Title: Re: Life on DOWNHAM
Post by: christine on April 24, 2009, 10:41:18 AM
I know its of no interest to anyone out there really but after my rant to Horsham DC, a road sweeper turned up this morning - one of the biggest machines you have ever seen - and proceeded to clean my cul-de-sac.  It turned up at 7 a.m. and took quite a long time to finish because it had trouble turning in a confined area!  Now the man who used to clean Woodbank Road in my childhood with his little push along bin and large broom would have done the job in 5 minutes and WOULD NOT HAVE WOKEN ME UP!
there is one little ray of light inasmuch as that rogue "sir" Peter who fiddled excessive terminal payments from Northern Rock after he had ruined then will have 50 % taken out of his Pension .   dickie ............
See also in the paper this morning, dickie, that plans are afoot for Sir Fred Goodwin ('Fred the Shred' of RBS fame) to be stripped of his knighthood.  Wonder whether he will be able to retain that as he seems successfully to have retained his 750,000 annual pension (less tax, of course). 

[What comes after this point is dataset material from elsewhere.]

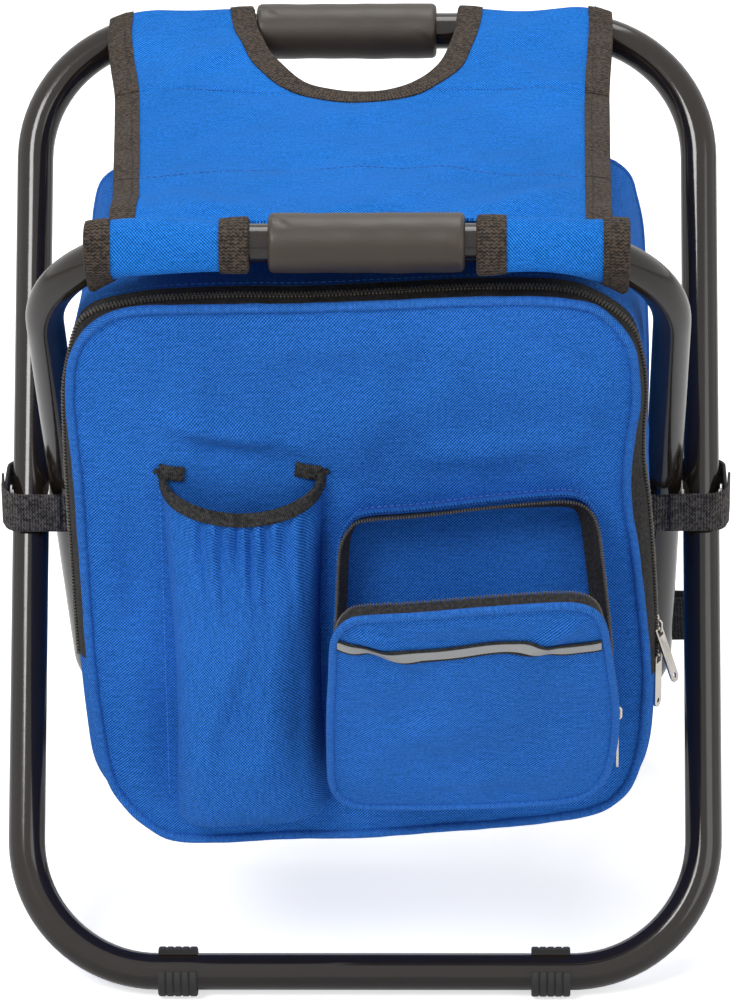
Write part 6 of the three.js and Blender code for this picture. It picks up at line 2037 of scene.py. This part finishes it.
@dataclass
class Straps:
    """Side bands, shoulder pads, adjusters and slack webbing."""

    shop: Workshop
    band_near: float = 134.9
    band_far: float = 177.8
    band_depth: float = 20.2
    band_width: float = 20.0
    pad_x: float = 64.0
    pad_half: float = 26.0
    pad_low: float = 148.1
    pad_high: float = 353.1
    pad_back: float = 32.3
    pad_thick: float = 7.8
    lane: float = 33.7
    inner_corner: float = 119.5
    adjuster_y: float = 39.25
    adjuster_z: float = 136.79
    foot_z: float = 102.6

    def build(self) -> None:
        """Makes and dresses all straps."""
        for label, side in SIDES:
            self.band(label, side)
            self.pad(label, side)
            self.webbing(label, side)
            node = f"strap_adjuster_{label}"
            self.shop.ride(bevelled(node, "black_plastic", 0.6), "bag", "black_plastic", node)

    def band(self, label: str, side: float) -> None:
        """Makes a band round the crossed legs, and the tail where it folds over itself.

        Args:
            label: left or right.
            side: -1 or 1.
        """
        loop = rounded_box(self.band_near, self.band_far, -self.band_depth, self.band_depth, 8.0, 9)
        path = evenly(np.stack([side * loop[:, 0], loop[:, 1], np.full(len(loop), PIVOT_Z)], axis=1), 2.0, True)
        path[:, 2] += 0.5 * np.sin(path[:, 1] * 0.12)
        band = swept(f"side_band_{label}", path, tape(self.band_width, 1.4), UPWARDS, "band_tape", True)
        self.shop.ride(band, "bag", "trim_webbing", f"side_strap_{label}")
        deep = self.band_depth
        route = ((150.0, -deep - 1.5, 0.8), (160.0, -deep - 1.6, 0.9), (170.0, -deep - 1.5, 1.0),
                 (175.5, -deep + 1.2, 1.1), (178.6, -13.5, 1.2), (179.2, -6.0, 1.3), (179.8, 2.0, 1.5))
        tail = evenly(spline([(side * x, y, PIVOT_Z + rise) for x, y, rise in route], False, 8), 1.5)
        flap = swept(f"side_band_tail_{label}", tail, tape(self.band_width, 1.3), UPWARDS, "band_tape")
        self.shop.ride(flap, "bag", "trim_webbing")

    def pad(self, label: str, side: float) -> None:
        """Makes a padded shoulder strap with two sewn channels and a bound edge.

        Args:
            label: left or right.
            side: -1 or 1.
        """
        x = side * self.pad_x
        box = rounded_box(x - self.pad_half, x + self.pad_half, self.pad_low, self.pad_high, 12.0, 8)
        rim = evenly(box, 3.0, True)
        middle = np.array([x, (self.pad_low + self.pad_high) / 2])
        rings = []
        for share in (0.0, 0.15, 0.3, 0.45, 0.6, 0.72, 0.82, 0.9, 0.96):
            inner = middle + (rim - middle) * share
            rings.append(at_depth(inner, self.pad_back + 0.1))
        for depth, grow in ((0.6, -0.3), (1.6, 0.0), (2.8, 0.0)):
            rings.append(at_depth(rim + outward(rim) * grow, self.pad_back + depth))
        for share in (0.97, 0.93, 0.87, 0.8, 0.72, 0.64, 0.56, 0.48, 0.4, 0.3, 0.2, 0.1):
            inner = middle + (rim - middle) * share
            away = edge_distance(inner, rim)
            channel = np.exp(-((np.abs(inner[:, 0] - x) - 9.0) / 2.0) ** 2)
            crown = self.pad_thick * (1.0 - 0.62 * np.exp(-away / 4.0)) - 1.8 * channel * smoothstep(2.0, 8.0, away)
            ring = at_depth(inner, self.pad_back)
            ring[:, 1] += crown + 0.3 * ripple(inner, 30.0, 1.0, 51)
            rings.append(ring)
        pad = ring_piece(f"shoulder_pad_cloth_{label}", rings, "pad_cloth")
        self.shop.ride(pad, "bag", "black_webbing", f"shoulder_pad_{label}")
        edge = at_depth(rim + outward(rim) * 0.3, self.pad_back + 2.2)
        trim = swept(f"shoulder_pad_trim_{label}", edge, circle(1.7, 10), INWARDS, "strap_web", True)
        self.shop.ride(trim, "bag", "black_webbing")
        for number, shift in enumerate((-9.0, 9.0)):
            z = np.linspace(self.pad_low + 9.0, self.pad_high - 9.0, 90)
            line = at_depth(np.stack([np.full_like(z, x + shift), z], axis=1), self.pad_back + self.pad_thick - 1.5)
            row = self.shop.stitches(f"shoulder_pad_row_{label}_{number}", line, np.tile(INWARDS, (len(z), 1)),
                                     "dark_thread", 3.2, SEAM_STITCH)
            self.shop.ride(row, "bag", "black_webbing")

    def webbing(self, label: str, side: float) -> None:
        """Makes the slack webbing from the adjuster out and back to the bag's foot.

        Args:
            label: left or right.
            side: -1 or 1.
        """
        loop_x, back, height, hairpin = (112.0, 66.0, 92.0, 6.0) if side < 0 else (169.0, 114.0, 78.0, 9.0)
        corner = min(loop_x, self.inner_corner)
        turn = back + hairpin
        x, y, z, lane, foot = self.pad_x, self.adjuster_y, self.adjuster_z, self.lane, self.foot_z
        controls = [(x, y, z), (x, y + 3.0, 124.3),
                    ((x + corner) / 2, (y + back) / 2, (z + height) / 2), (corner, back, height + 1.5),
                    (loop_x, back, height), (loop_x + hairpin / 2, back + hairpin / 2, height),
                    (loop_x, turn, height - 1.5), (corner, turn, height - 1.5),
                    (corner, (lane + turn) / 2, (height + foot) / 2), (88.5, lane, foot), (76.0, lane, foot)]
        path = evenly(self.centripetal(np.array(controls)), 2.0)
        path[:, 1] = np.maximum(path[:, 1], self.lane)
        share = smoothstep(0.1, 0.35, np.linspace(0.0, 1.0, len(path)))
        width = np.stack([1.0 - share, np.zeros_like(share), share], axis=1)
        path[:, 0] *= side
        width[:, 0] *= side
        piece = swept(f"shoulder_web_{label}", path, tape(25.0, 1.5), width, "strap_web")
        self.shop.ride(piece, "bag", "black_webbing", f"shoulder_webbing_{label}")

    @staticmethod
    def centripetal(knots: Points, per_span: int = 16) -> Points:
        """Runs a centripetal Catmull-Rom curve, which makes no loops at close points.

        Args:
            knots: Rows of points.
            per_span: Samples between neighbours.

        Returns:
            Rows of points along the curve.
        """
        apart = np.linalg.norm(np.diff(knots, axis=0, prepend=knots[:1] - 1.0), axis=1) > 1e-6
        knots = knots[apart]
        full = np.vstack([2 * knots[0] - knots[1], knots, 2 * knots[-1] - knots[-2]])
        rows = []
        for i in range(1, len(full) - 2):
            a, b, c, d = full[i - 1:i + 3]
            t0, t1 = 0.0, math.sqrt(np.linalg.norm(b - a))
            t2 = t1 + math.sqrt(np.linalg.norm(c - b))
            t3 = t2 + math.sqrt(np.linalg.norm(d - c))
            for t in np.linspace(t1, t2, per_span, endpoint=False):
                p, q, r = between(a, b, t0, t1, t), between(b, c, t1, t2, t), between(c, d, t2, t3, t)
                m, n = between(p, q, t0, t2, t), between(q, r, t1, t3, t)
                rows.append(between(m, n, t1, t2, t))
        rows.append(full[-2])
        return np.array(rows)


@dataclass
class Studio:
    """The camera at the photo's view, a white floor, soft lamps and a white world."""

    eye: tuple[float, float, float] = (63.321, -2408.06, 1367.34)
    yaw: float = -1.509
    pitch: float = 25.819
    roll: float = -0.725
    lens: float = 194.308
    floor_reach: float = 6.0
    floor_level: float = -0.0004
    room_light: float = 0.4
    lamp_aim: tuple[float, float, float] = (0.0, 0.0, 0.2)

    def build(self) -> None:
        """Sets everything up."""
        bpy.context.scene.view_settings.view_transform = "Standard"
        self.camera()
        self.floor()
        self.lamps()
        self.world()

    def camera(self) -> None:
        """Places the camera."""
        yaw, pitch, roll = (math.radians(a) for a in (self.yaw, self.pitch, self.roll))
        forward = Vector((math.sin(yaw) * math.cos(pitch), math.cos(yaw) * math.cos(pitch), -math.sin(pitch)))
        right = Vector((math.cos(yaw), -math.sin(yaw), 0.0))
        up = right.cross(forward)
        across = right * math.cos(roll) + up * math.sin(roll)
        upward = -right * math.sin(roll) + up * math.cos(roll)
        data = bpy.data.cameras.new("photo_view")
        data.lens = self.lens
        data.clip_start, data.clip_end = 0.1, 50.0
        camera = placed("photo_view", data)
        turn = Matrix((across, upward, -forward)).transposed().to_4x4()
        camera.matrix_world = Matrix.Translation(Vector(in_frame(np.array([self.eye]))[0])) @ turn
        bpy.context.scene.camera = camera

    def floor(self) -> None:
        """Lays the floor."""
        mesh = bpy.data.meshes.new("studio_floor")
        corner = [(x * self.floor_reach, y * self.floor_reach, self.floor_level)
                  for x, y in ((-1, -1), (1, -1), (1, 1), (-1, 1))]
        mesh.from_pydata(corner, [], [(0, 1, 2, 3)])
        mesh.materials.append(Floor("studio_floor", (0.90, 0.90, 0.90)).material())
        placed("studio_floor", mesh)

    def lamps(self) -> None:
        """Hangs three soft lamps."""
        for name, place, size, power in (("key_lamp", (-1.2, -1.7, 2.3), 1.0, 41.0),
                                         ("fill_lamp", (1.8, -1.6, 1.3), 1.5, 13.0),
                                         ("top_lamp", (0.2, 0.7, 2.4), 1.2, 22.0)):
            data = bpy.data.lights.new(name, "AREA")
            data.shape, data.size, data.energy = "SQUARE", size, power
            lamp = placed(name, data)
            lamp.location = place
            lamp.rotation_euler = (Vector(self.lamp_aim) - Vector(place)).to_track_quat("-Z", "Y").to_euler()

    def world(self) -> None:
        """Makes the background white for the camera and in reflections, and dimmer as a light."""
        world = bpy.data.worlds.new("white_room")
        bpy.context.scene.world = world
        world.use_nodes = True
        tree = Tree(world.node_tree)
        light, seen = (tree.add("ShaderNodeBackground", {"Color": WHITE, "Strength": strength}).outputs[0]
                       for strength in (self.room_light, 1.0))
        path = tree.add("ShaderNodeLightPath").outputs
        sharp = path["Is Camera Ray"]
        for kind in ("Is Glossy Ray", "Is Transmission Ray"):
            sharp = tree.add("ShaderNodeMath", {0: sharp, 1: path[kind]}, operation="MAXIMUM").outputs[0]
        mixed = tree.add("ShaderNodeMixShader", {0: sharp, 1: light, 2: seen})
        tree.add("ShaderNodeOutputWorld", {0: mixed.outputs[0]})


def corners(box: Sequence[Sequence[float]]) -> list[list[float]]:
    """Turns a box into plain lists."""
    return [[float(value) for value in corner] for corner in box]


def main() -> None:
    """Builds the stool's sub-assemblies in order."""
    logging.basicConfig(level=logging.INFO, format="%(name)s: %(message)s")
    Studio().build()
    shop = Workshop()
    FoldingFrame(shop).build()
    Sling(shop).build()
    bag = CoolerBag(shop, BagShape())
    bag.build()
    BottlePocket(shop, bag.face).build()
    ZipPocket(shop).build()
    ZipHardware(shop).build()
    Straps(shop).build()


if __name__ == "__main__":
    main()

Title: Re: Life on DOWNHAM
Post by: Splinter on April 24, 2009, 08:21:15 PM
The only problem is that his pension ,a large part will be shares so he will only pay 18% capital gains tax and thats on the profits. As i said really rich people dont pay much tax. For example i payed more tax last year than the owners ? of the three largest Department stores in London put together. One wants to be a British Citizen but we wont let him , another has put the whole company in his wifes name and she`s from abroad and the last bought a company that lost money to claim back the tax, the only wont the ground its standing on and when its ok to sell he will do it though a charity he runs . THESE PEOPLE DIDN`T BECOME RICH BY PAYING TAXES. Or they would move abroad. Another Rant i Know. From reading the posts of our OZ friends it seams thing are not as bad there. Do they still do the 10 assisted passage i could show an intrest. ( I wish).